Çok defasında dediklerini onaylarım. Yoksa hiç istemesek de kendimizi tartışma ortamında buluruz. Neyi ve nasıl tartışır insanlar? Genellikle siyaseti, ekonomiyi futbolu ki bizde çoğu kimse kendini yüzde yüz haklı görür, üstelik her konuda uzman sayar kendini. Mesela bir iktidarın her yaptığı icraatı doğru, muhalefetin işi hep köstek olmak, doğru yapılanların bile kötülemek olabilir mi? Tam tersinden bir bakışla iktidarın her yaptığı yanlış, muhalefet ne diyorsa doğrudur, denilebilir mi? “Hayır” demiş olsanız bile bizde ‘tartışma metodu’ sadece kendi görüşümüzde ahmakça ısrar edip muhatabımızı kabul ettirmeye çalışmaktan başka nedir? O gün sormadan duramadım:
-Sen muhalife benziyorsun, öyle mi?
-Ben bilmem o işleri. Kimler iyiyse faydalı işler yapabilirse onlar gelsin.

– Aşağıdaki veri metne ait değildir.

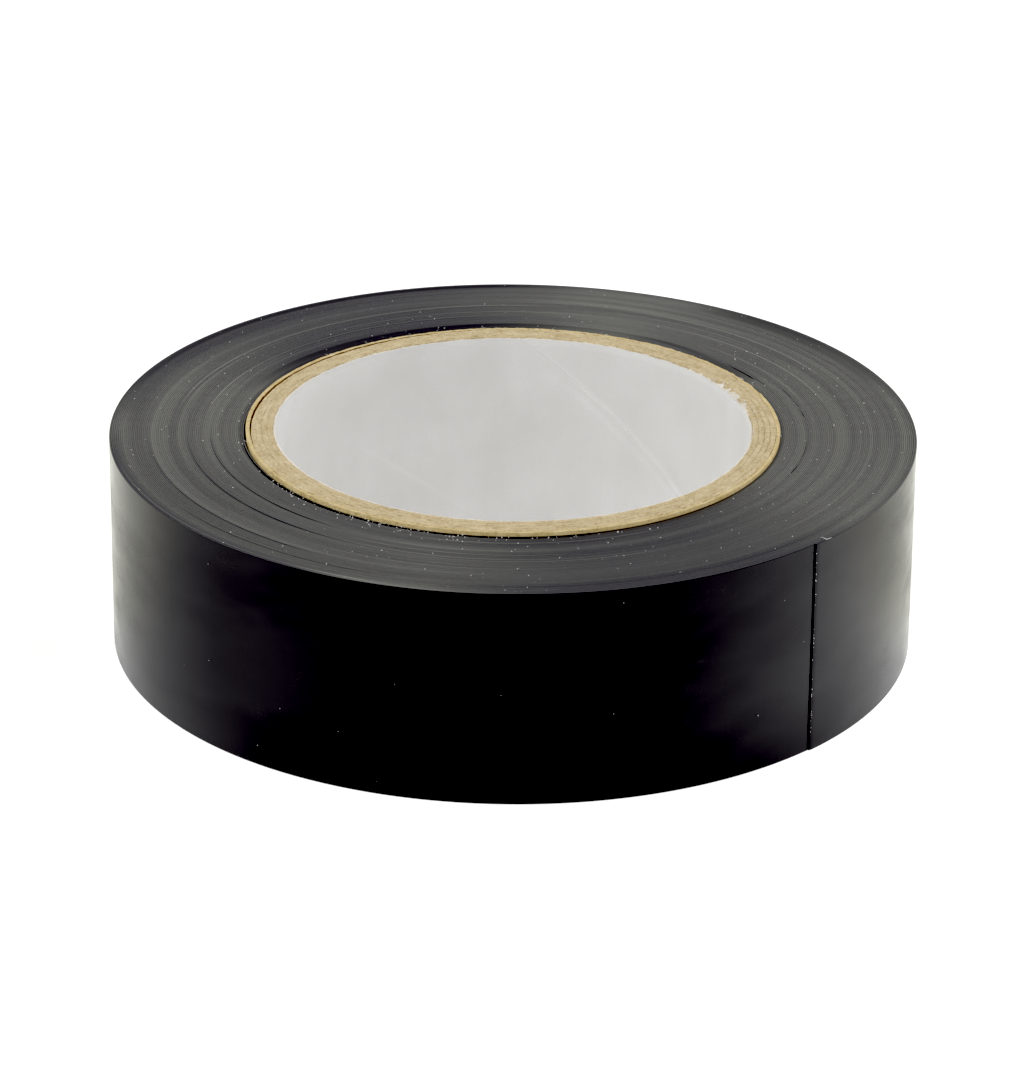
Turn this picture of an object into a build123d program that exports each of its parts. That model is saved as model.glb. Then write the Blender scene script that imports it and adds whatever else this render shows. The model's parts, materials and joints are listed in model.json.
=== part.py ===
from build123d import *

import math
import os

# Roll of electrical tape, lying flat. Millimetres, +Z up along the roll's axis, origin on the axis in the
# plane that the roll lies on. Angles are in degrees, counter-clockwise from +X, seen from above.

# Tape
tape_width = 15.0
film_thickness = 0.11
adhesive_thickness = 0.018
wrap_pitch = 0.13  # film, adhesive and the air caught under them
half_turns = 143  # 71.5 wraps, which is 10.4 m of tape
end_angle = -44.2  # where the cut end of the tape lies

# Core: a paper tube wound from plies, each a strip on a helix whose two edges meet in a slanting seam
bore_diameter = 32.7
core_length = 15.2  # stands 0.2 proud of the tape on the upper side
liner_thickness = 0.15
board_thickness = 0.39
board_plies = 4
outer_ply_thickness = 0.28
glue_line = 0.01
seam_gap = 0.06
seam_twist = 4.63  # degrees of turn in each millimetre of height
first_seam_angle = 18.0  # where the liner's seam meets the lower side
seam_step = 75.0  # from one ply's seam to the next

# Tab: the last length of the outer wrap, which lifts to start the tape. It is film stiff enough to bend in
# a curl, so it is built as short pieces, hinged to one another on the film's outer surface.
tab_length = 25.0
tab_pieces = 5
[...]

Anadolu halkının irfanını onda görür gibiydim.
-Bence de.
-Hoca, sen ne dersin bu konularda?
Yürüdüğümüz yolun yarısına varmıştık. Bir bank ilişti gözüme. Oturalım diye işaret ettim, oturduk.

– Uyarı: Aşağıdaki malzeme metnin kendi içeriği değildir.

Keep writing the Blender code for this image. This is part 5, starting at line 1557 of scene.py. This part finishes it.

- Bana göre daha iyisi görünmüyor.
Sanki ne demek istediğimiz anlaşılmasın diye kısa cümleler kuruyorduk .Ama anlaşıyorduk.
- Ne? Öyle mi? Herkes sıkıntı içinde, zor yaşıyor. görmüyor musun bunları?
- Abim, bütün dünyada salgından dolayı sıkıntı var.
- Öyle mi? Neden 1 dolar 8 lirayı geçti? Amarika kötü durumda olsa 8 dolar 1 lira olurdu.
Sesini yükseltmesinden sonuç vermeyecek kısır bir tartışma ortamına girdiğimizi düşünmeye başladım.
-O konu uzun dönemlerin yanlış uygulamaları neticesidir.
- Valla sen okumuşsun amma hiç bir şeyin farkında değilsin.
- Yapma abi, lütfen. Kırıcı olmayalım.
Ben alttan almak istedikçe o damarına basmışım gibi bağırmaya, bir müddet daha ağır konuşmaya devam etti. Beş dakika kadar oturmuşuz, sonra kalkıp yürüdük. Artık yan yana gitsek de kan davalısı iki insan gibi susuyorduk.
Birkaç hafta birbirimizi hiç aramadık, sormadık. O bana dargın mıydı? Veya ben ona neden kırılacaktım? Nihayet eskiden çok kere gittiğimiz çay bahçesinde karşılaştık. Önce ben söze girdim?
- Nerelerdesin yol arkadaşım? Çoktan görüşemedik? Ne var ne yok, nasılsın?
- Sen aramadın, ben de aramadım. İyiyiz , sağ ol.
Gereksiz yere küsmediğimize çok sevindim.